Of all my googling I can't seem to find how this can be done (plus I'm such a newb when it comes to xslt). I'm trying to take a flat sitemap.xml file and have nested children if the url path dictates.

Sample sitemap

<sitemap>
<url>
    <loc>https://example.com/</loc>
    <lastmod>2022-02-28</lastmod>
    <changefreq>monthly</changefreq>
    <priority>0.5</priority>
</url>
<url>
    <loc>https://example.com/athletics/index.html</loc>
    <lastmod>2022-02-28</lastmod>
    <changefreq>monthly</changefreq>
    <priority>0.5</priority>
</url>
<url>
    <loc>https://example.com/athletics/colleges-schools.html</loc>
    <lastmod>2022-02-28</lastmod>
    <changefreq>monthly</changefreq>
    <priority>0.5</priority>
</url>
<url>
    <loc>https://example.com/training/index.html</loc>
    <lastmod>2022-02-28</lastmod>
    <changefreq>monthly</changefreq>
    <priority>0.5</priority>
</url>
<urls>....</urls>
</sitemap>

I either want to ultimately have it something like this

<sitemap>
<url>
    <loc>https://example.com/</loc>
    <lastmod>2022-02-28</lastmod>
    <changefreq>monthly</changefreq>
    <priority>0.5</priority>
    <children>
        <url>
            <loc>https://example.com/athletics/index.html</loc>
            <lastmod>2022-02-28</lastmod>
            <changefreq>monthly</changefreq>
            <priority>0.5</priority>
            <children>
                <url>
                    <loc>https://example.com/athletics/colleges-schools.html</loc>
                    <lastmod>2022-02-28</lastmod>
                    <changefreq>monthly</changefreq>
                    <priority>0.5</priority>
                </url>
            </children>
        </url>
        <url>
            <loc>https://example.com/training/index.html</loc>
            <lastmod>2022-02-28</lastmod>
            <changefreq>monthly</changefreq>
            <priority>0.5</priority>
        </url>
    </children>
</url>
</sitemap>

or converted to a .json, but I have learned how to convert an xml to json quite easily, so I just really need to understand how I can regex (or something) into the <loc> field and generate children based of /XX_name_XX/

Bobby
  • 13
  • 4
  • In all your questions regarding XSLT, please state which version of XSLT your processor supports.
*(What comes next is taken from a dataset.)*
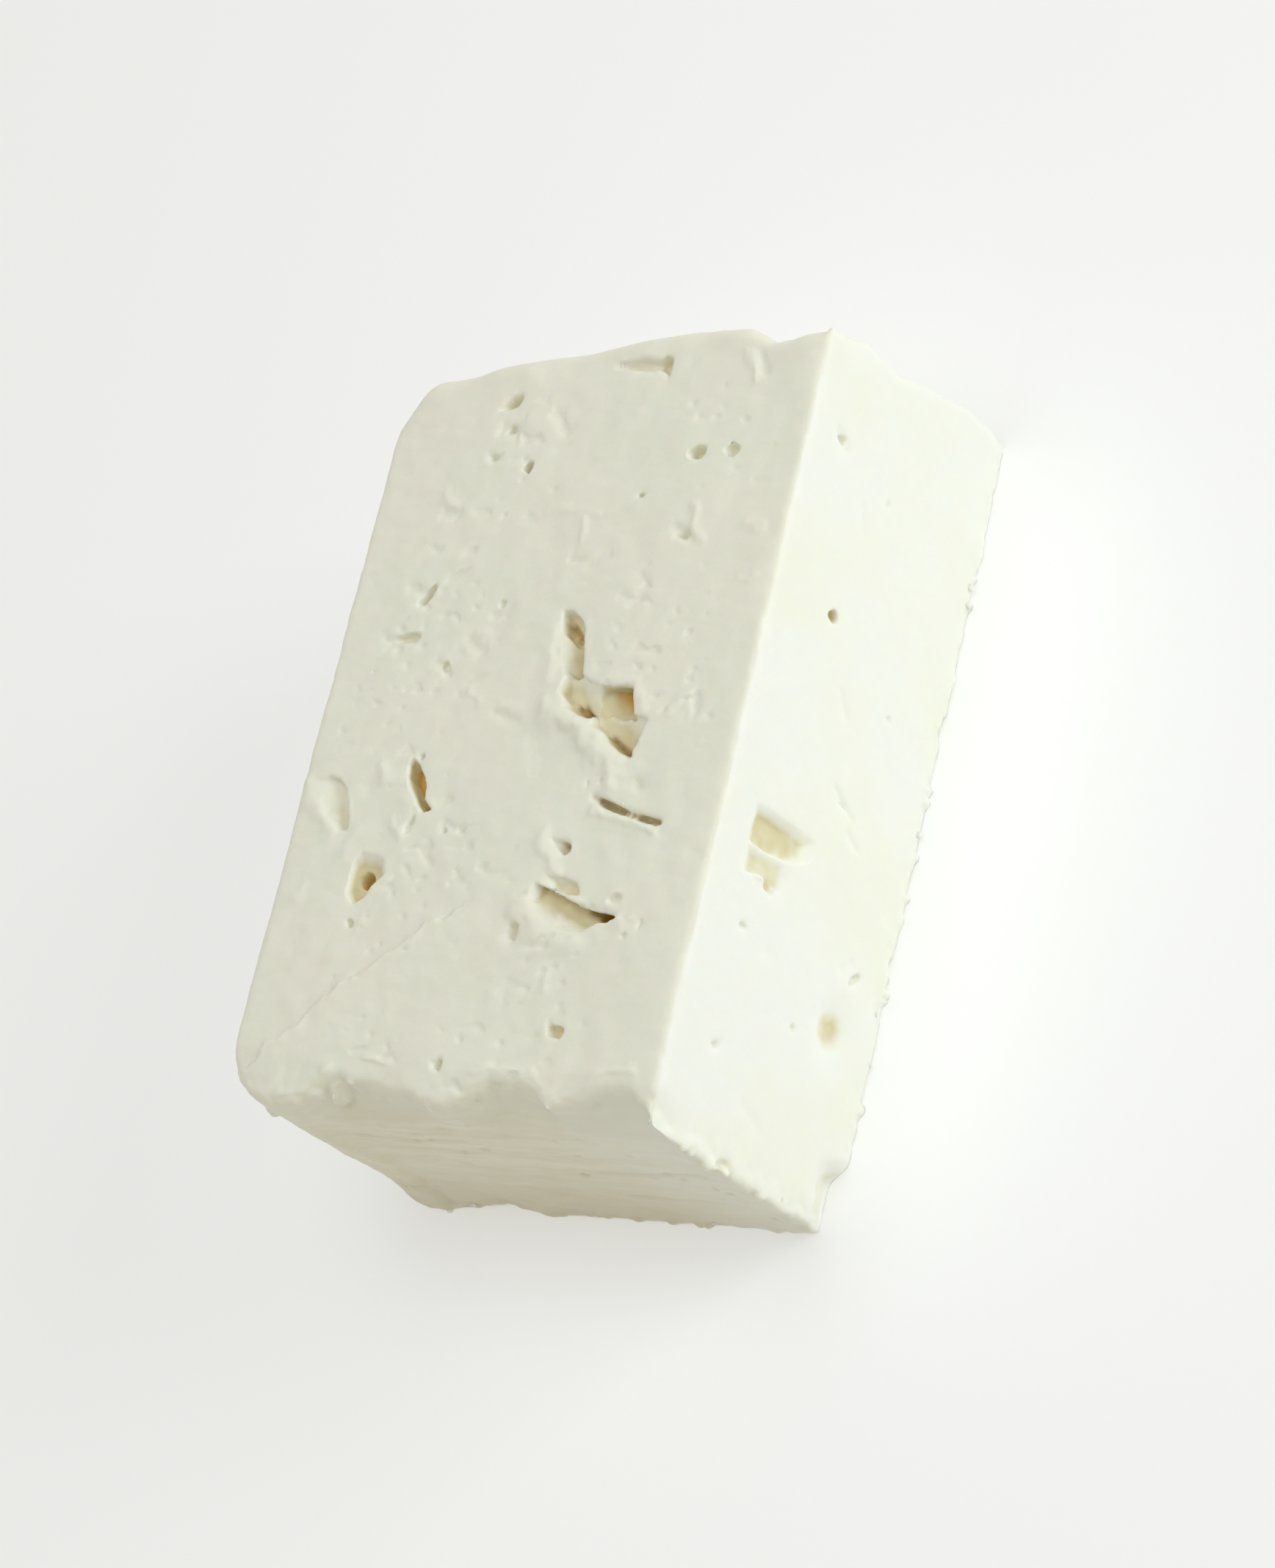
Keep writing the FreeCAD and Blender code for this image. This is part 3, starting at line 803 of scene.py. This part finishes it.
# The larger strokes. The last ones lie at the torn edge.
TOP_STROKES = [
    (stroke, FLAP_RIDGE, 1.4, 0.62),
    (stroke, [(13.4, -0.8), (9.4, -1.8), (7.4, -3)], 1.5, 0.24),
    (stroke, [(13, -3), (8.2, -4.4)], 1.2, -0.3),
    (stroke, [(6.2, -12), (5.9, -18), (1.6, -20.6)], 0.8, 0.22),
    (dab, (-4.4, -4.8), 3.2, -0.35),
    (dab, (-8.9, -22.6), 1.7, -0.45),
    (dab, (-8, -19.8), 1.4, -0.25),
    (ledge, [(-27.2, -25.4), (-26, -20.2), (-24.4, -16.4)], 1.6, 0.4),
    (stroke, [(-12.4, -16.4), (-14.2, -21.4), (-15.4, -27.4)], 0.6, 0.34),
    (stroke, [(-26, -7.6), (-29, -9.8), (-31, -14.6), (-31, -18)], 1.5, 0.42),
    (dab, (-29.6, -7.4), 1.5, -0.45),
    (stroke, [(-16.2, -8.2), (-18.6, -10.8), (-21, -12.6)], 0.9, 0.32),
    (stroke, [(-7.6, 38), (-11.2, 35), (-15, 30.6)], 1.3, 0.3),
    (stroke, [(-13.6, 19.6), (-15.6, 16.8)], 0.7, 0.25),
    (stroke, [(-5.4, 24), (-7.2, 22.4)], 0.8, 0.3),
    (dab, (-8.4, 25.6), 1.3, -0.25),
    (stroke, [(-21.6, 18), (-24, 20.4)], 0.7, 0.22),
    (dab, (-28.8, 21), 0.8, 0.25),
    (ledge, LONG_RIDGE, 6, 0.52, 0.4),
    (stroke, LONG_RIDGE, 0.9, 0.26),
    (dab, (52, 14), 2.6, 0.28),
    (stroke, [(-15.2, 26), (-19, 27.6)], 1, 0.16),
]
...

If you're not sure, see here how to find out: https://stackoverflow.com/a/25245033/3016153 – michael.hor257k May 20 '22 at 16:20
  • 1
    The logic of your result is not clear: why is `https://example.com/training/index.html` not a child of `https://example.com/`? – michael.hor257k May 20 '22 at 16:25
  • you're right @michael.hor257k, it should be a child. I'll update – Bobby May 20 '22 at 17:21
  • re: version of XSLT: I'm not really sure I know that. I'm ultimately going to convert it to a json object and will do all this work locally on my machine. @michael.hor257k – Bobby May 20 '22 at 17:29
  • This is not exactly a trivial task and knowing which version of XSLT you can use is rather crucial. For example, you mentioned regex: I am not entirely sure regex is required here, but certainly there is no support for regex in XSLT 1.0. – michael.hor257k May 20 '22 at 17:46
  • 1
    I also think the logic needs to be better defined: I don't see why `https://example.com/athletics/colleges-schools.html` is a child of `https://example.com/athletics/index.html`. The way I see it they are both children of `https://example.com/athletics/`. Perhaps even more importantly, there is no `url` with a `loc` of `https://example.com/athletics/` - which means there is no simple way to move recursively from one level of hierarchy to the next. All the more reason to know which XSLT version can be used here. – michael.hor257k May 20 '22 at 17:46
  • @michael.hor257k Not knowing enough about XSLT and the best versions, which would you recommend? I'm not sure I know the limitations of implementing a lower version. Correct, there is no `url` with the location of `https://example.com/athletics/` as most of these urls at the root are `/index.html`. There are _some_ urls that end with `/`, but these are few with this xml file. – Bobby May 20 '22 at 18:13
  • I recommend you use a processor that supports the latest version, of course. I am rather perplexed by your question: you are asking about XSLT code; how do you intend to run it, once you have it? – michael.hor257k May 20 '22 at 18:32

1 Answers1

0

Searching for "xslt recursive grouping" may give you some ideas.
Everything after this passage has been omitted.